--- Problem to solve ---
Print exactly those lines that run from the beginning of the data to the line bearing "port_turn: float = math.radians(6.106)", inclusive.
>> START Collected material
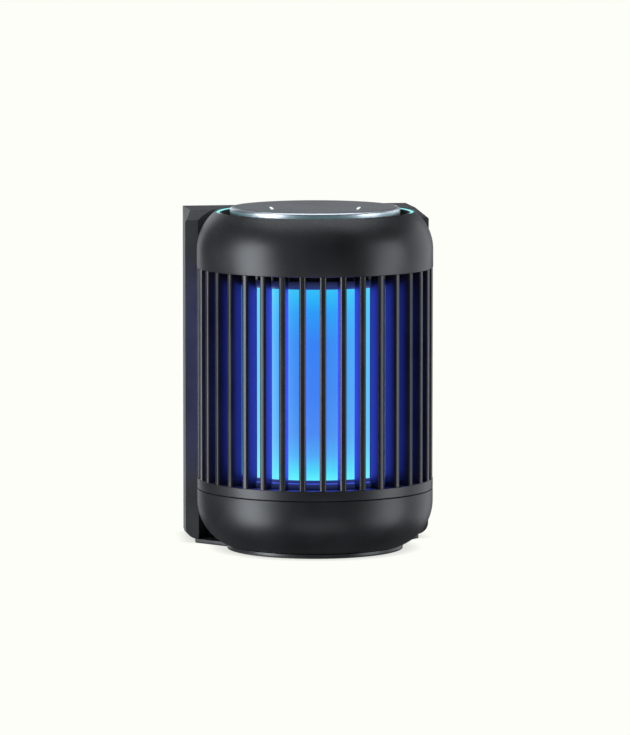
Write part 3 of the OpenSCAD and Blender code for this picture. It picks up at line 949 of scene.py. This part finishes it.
@dataclass(frozen=True)
class Lantern:
    """Sizes of the lantern's shells, read from the frame, in metres."""

    body_r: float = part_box("top_cap")[1][0]
    shoulder_r: float = 24 * MM
    wall: float = 2.4 * MM
    cap_low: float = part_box("top_cap")[0][2]
    rim_r: float = 49.5 * MM
    tray_low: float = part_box("tray_bowl")[0][2]
    neck_top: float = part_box("tray_bowl")[1][2]
    band_low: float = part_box("guard_band")[0][2]
    band_top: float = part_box("guard_band")[1][2]
    fin_count: int = 36
    spokes: int = 6

    @property
    def arc_r(self) -> float:
        """Radius of the centre line that the shoulder's arc turns round."""
        return self.body_r - self.shoulder_r

    @property
    def inner_arc(self) -> float:
        """Radius of the shoulder's inner arc."""
        return self.shoulder_r - self.wall


SIZES = Lantern()


@dataclass
class Dock:
    """The wall and desk dock behind the lantern, with its base, port and flap."""

    shop: Paintshop
    edge: float = 0.9 * MM
    port_at: tuple[float, float, float] = (59.3257, 50.0, 24.0)
    port_turn: float = math.radians(6.106)

    def build(self) -> None:
        """Finishes the dock's parts and builds its rubber flap."""
        self.shop.paint_nodes(Finish.DOCK, "dock_shell")
        self.shop.paint_nodes(Finish.COVER, "dock_back_cover")
        self.shop.paint_nodes(Finish.MAGNET, "dock_magnets")
        self.shop.paint_nodes(Finish.GOLD, "dock_contact_pins")
        self.shop.paint_nodes(Finish.BLACK, "dock_pin_block")
        self.shop.paint_nodes(Finish.GREEN_BOARD, "dock_board")
        self.shop.paint_nodes(Finish.SCREW, "dock_port")
        self.shop.paint_nodes(Finish.PAINTED, "base_plate")
        self.shop.paint_nodes(Finish.RUBBER, "base_pad")
        self.shop.paint_nodes(Finish.WIRE, "flap_pin")
        soften(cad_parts["dock_shell"], self.edge, 3)
        soften(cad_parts["dock_back_cover"], 0.4 * MM)
        soften(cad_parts["base_plate"], 0.25 * MM)
        for node in ("dock_pin_block", "dock_contact_pins", "dock_magnets"):
            soften(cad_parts[node], 0.15 * MM)
        self._flap()

    def _flap(self) -> None:
        """Builds the flap in its own frame: a pillowed plate, its knuckle and a finger notch."""
        spin = Matrix.Rotation(self.port_turn, 4, "Z")
        port = Vector(self.port_at) * MM
        thick, near, far, half_height = 1.2, -7.5, 6.5, 3.7
        notch_out, notch_low, notch_high, notch_half = 0.22, -7.2, -6.2, 1.8
        knuckle_x, knuckle_y, knuckle_r, knuckle_steps = -0.9, 6.8, 1.1, 32
        mesh = bmesh.new()
        plate = eased([(-thick, near, 0.3), (0.0, near, 0.6), (0.0, far, 0.15), (-thick, far, 0.15)], 4)
        notch = eased([(-0.1, notch_low, 0.1), (notch_out, notch_low, 0.15),
                       (notch_out, notch_high, 0.15), (-0.1, notch_high, 0.1)], 2)
        knuckle = [(knuckle_x + knuckle_r * math.cos(a), knuckle_y + knuckle_r * math.sin(a))
                   for a in (2 * math.pi * k / knuckle_steps for k in range(knuckle_steps))]
        for plan, half in ((plate, half_height), (notch, notch_half), (knuckle, half_height)):
            add_prism(mesh, [(x * MM, y * MM) for x, y in plan], -half * MM, half * MM)
        mesh.transform(Matrix.Translation(port) @ spin)
        flap = finish_mesh("rubber_flap", mesh, 40.0)
        soften(flap, 0.12 * MM)
        mount_piece(self.shop, flap, Finish.RUBBER, "flap", "port_flap")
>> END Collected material
--- Task answer ---
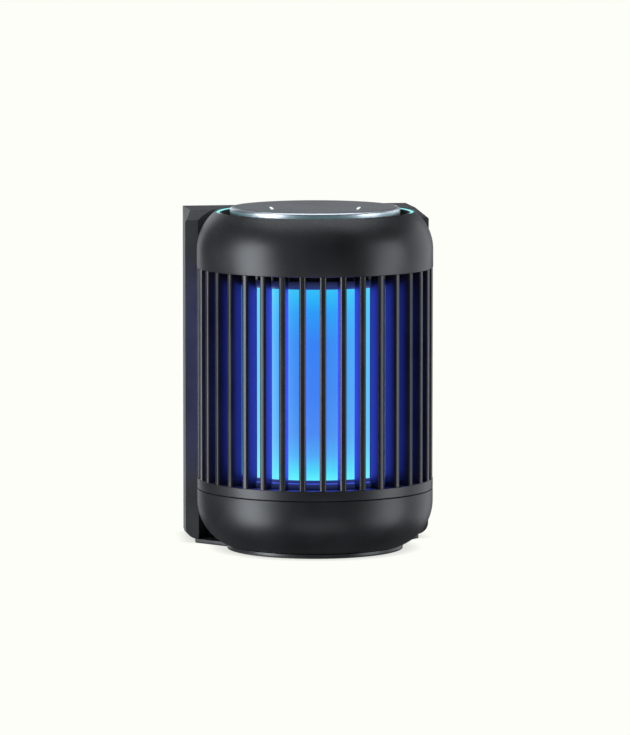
Write part 3 of the OpenSCAD and Blender code for this picture. It picks up at line 949 of scene.py. This part finishes it.
@dataclass(frozen=True)
class Lantern:
    """Sizes of the lantern's shells, read from the frame, in metres."""

    body_r: float = part_box("top_cap")[1][0]
    shoulder_r: float = 24 * MM
    wall: float = 2.4 * MM
    cap_low: float = part_box("top_cap")[0][2]
    rim_r: float = 49.5 * MM
    tray_low: float = part_box("tray_bowl")[0][2]
    neck_top: float = part_box("tray_bowl")[1][2]
    band_low: float = part_box("guard_band")[0][2]
    band_top: float = part_box("guard_band")[1][2]
    fin_count: int = 36
    spokes: int = 6

    @property
    def arc_r(self) -> float:
        """Radius of the centre line that the shoulder's arc turns round."""
        return self.body_r - self.shoulder_r

    @property
    def inner_arc(self) -> float:
        """Radius of the shoulder's inner arc."""
        return self.shoulder_r - self.wall


SIZES = Lantern()


@dataclass
class Dock:
    """The wall and desk dock behind the lantern, with its base, port and flap."""

    shop: Paintshop
    edge: float = 0.9 * MM
    port_at: tuple[float, float, float] = (59.3257, 50.0, 24.0)
    port_turn: float = math.radians(6.106)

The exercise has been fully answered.